Report SFTP path Pattern
settlement_detail /lithic_reports *_settlement_detail.csv
cards /lithic_reports *_cards.csv
daily_network_settlement_summary /lithic_reports *_daily_network_settlement_summary.csv
accounts /lithic_reports *_accounts.csv
card_transactions /lithic_reports *_card_transactions.csv
network_reports /network-reports *.txt

Network reports run sequentially after all lithic report downloads complete.


CFSB

Auth SSH key (cfsb-sftp-pkey Airflow variable) + PGP decryption (cfsb-majority-pgp-private-key)
DAG cfsb_sftp_download
Schedule 15 9 * * * (daily at 09:15 UTC)
GCS bucket cfsb-sftp-{env}
Processor pgp

Reports:

Report SFTP path Pattern
cfsb_transactions_reconciliation cfsb_transactions_reconciliation/ TXNDDA_MAJORITY_*.csv.pgp

WebBank

Auth SSH key (webbank-ssh-privatekey) + GPG decryption (webbank-pgp-privatekey)
DAG webbank_sftp_download
Schedule 0 14 * * * (daily at 14:00 UTC)
GCS bucket webbank-sftp-{env}
Processor bai2

Majority Ledger

Source Azure Blob Storage (not SFTP)
DAG majority_ledger_blob_download
Schedule 0 * * * * (hourly)
GCS bucket majority-ledger-blob-{env}
Processor raw

Downloads LedgerTransactionsHistory/*.csv from Azure Blob Storage (prodmajorityreporting / stagemajorityreporting storage accounts, reports container).


ATM All Points (deprecated)

Deprecated

This pipeline is migrated but not used -- dbt references were removed ~18 months ago.

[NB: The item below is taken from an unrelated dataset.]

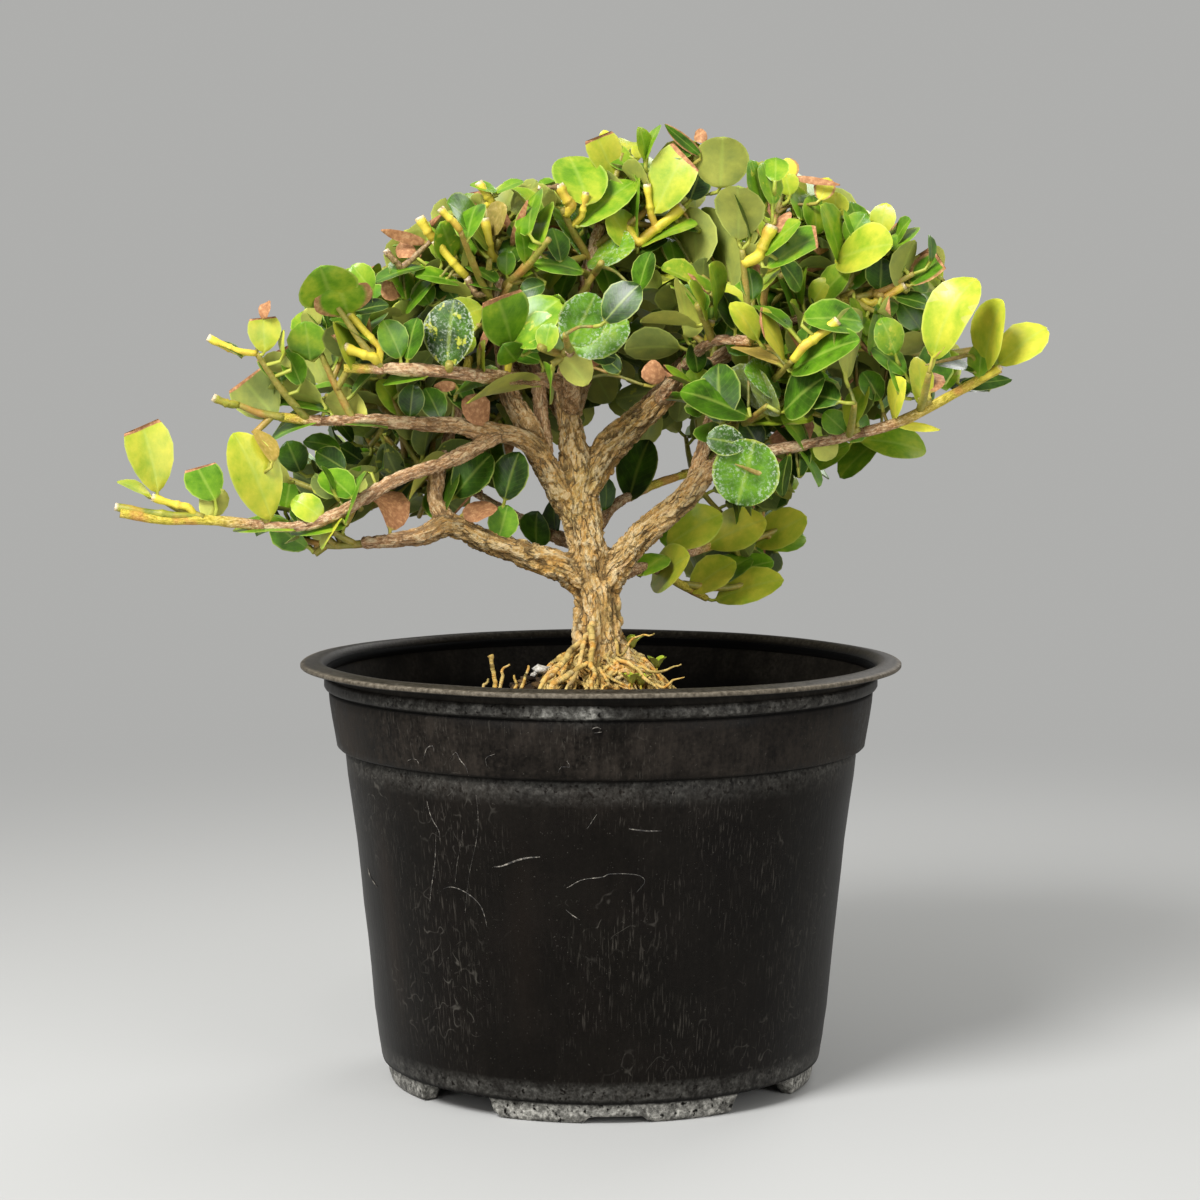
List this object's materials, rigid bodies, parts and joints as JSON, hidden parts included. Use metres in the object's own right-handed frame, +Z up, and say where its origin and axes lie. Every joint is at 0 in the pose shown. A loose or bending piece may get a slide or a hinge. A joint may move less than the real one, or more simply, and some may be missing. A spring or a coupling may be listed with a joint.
{
  "type": "potted bonsai plant",
  "caption": "Small bonsai natal plum with a thick forked trunk, a wide crown of round leaves, surface roots and soil in a round black nursery pot with a rolled rim and notched feet.",
  "frame": {"origin": "On the floor under the pot's feet, at the pot's own axis, which is the middle of the bounding box.", "axes": "+Z up along the pot's axis, +X to the right as seen from the front, +Y towards the back. The front is the side with the bare fork of the trunk, where the two low limbs leave to the left and right."},
  "size_m": [0.2481, 0.165, 0.2613],
  "materials": {
    "pot_plastic": "black nursery pot plastic, slightly glossy, dusty and scuffed",
    "potting_mix": "dark brown, moist peat and bark mix",
    "bark": "furrowed grey-tan bark with ochre plates",
    "foliage": "thick, waxy, slightly glossy leaves"
  },
  "bodies": {
    "root": {"pot": "pot_plastic", "potting_soil": "potting_mix", "tree": "bark", "leaves_far_left_tip": "foliage", "leaves_far_left_tall": "foliage", "leaves_far_left_inner": "foliage", "leaves_far_left_behind": "foliage", "leaves_low_left_end": "foliage", "leaves_low_left_back": "foliage", "leaves_low_left_riser_top": "foliage", "leaves_left_end": "foliage", "leaves_left_end_top": "foliage", "leaves_left_upper": "foliage", "leaves_left_behind": "foliage", "leaves_front_left_clipped": "foliage", "leaves_front_left_middle": "foliage", "leaves_front_left_low": "foliage", "leaves_top_left_outer": "foliage", "leaves_top_left_middle": "foliage", "leaves_top_left_inner": "foliage", "leaves_top_left_right": "foliage", "leaves_top_left_back": "foliage", "leaves_crown_left": "foliage", "leaves_crown_middle": "foliage", "leaves_crown_front": "foliage", "leaves_crown_back": "foliage", "leaves_crown_right": "foliage", "leaves_front_round": "foliage", "leaves_front_bright": "foliage", "leaves_right_front_high": "foliage", "leaves_right_front_side": "foliage", "leaves_right_crest_left": "foliage", "leaves_right_crest": "foliage", "leaves_right_crest_back": "foliage", "leaves_right_shoulder": "foliage", "leaves_right_end": "foliage", "leaves_right_end_top": "foliage", "leaves_right_middle": "foliage", "leaves_right_far": "foliage", "leaves_right_far_back": "foliage", "leaves_right_inner": "foliage", "leaves_low_right_tip": "foliage", "leaves_low_right_outer": "foliage", "leaves_low_right_middle": "foliage", "leaves_low_right_round": "foliage", "leaves_back_low": "foliage", "leaves_back_low_right": "foliage", "leaves_back_low_branch": "foliage", "leaves_back_left_low": "foliage", "leaves_back_left": "foliage", "leaves_back_left_inner": "foliage", "leaves_back_left_high": "foliage", "leaves_back_centre": "foliage", "leaves_back_centre_low": "foliage", "leaves_back_right": "foliage", "leaves_back_right_inner": "foliage", "leaves_back_right_high": "foliage", "leaves_right_back_side": "foliage"}
  },
  "joints": []
}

It still runs weekly.

Auth Password (atm-ftp-username, atm-ftp-password Airflow variables)
DAG atm_all_points_sftp_download
Schedule 0 19 * * 0 (Sundays at 19:00 UTC)
GCS bucket atm-all-points-sftp-{env}
Processor raw

Reports:

Report SFTP path Pattern
allpoint_geo_tid_all / allpoint_geo_tid_all.csv

Dev environment cannot connect to this SFTP server -- only testable in prod.


AWS (legacy)

Stale but not yet deleted

The following S3 buckets previously used for file ingestion are now stale. Active ingestion targets GCS.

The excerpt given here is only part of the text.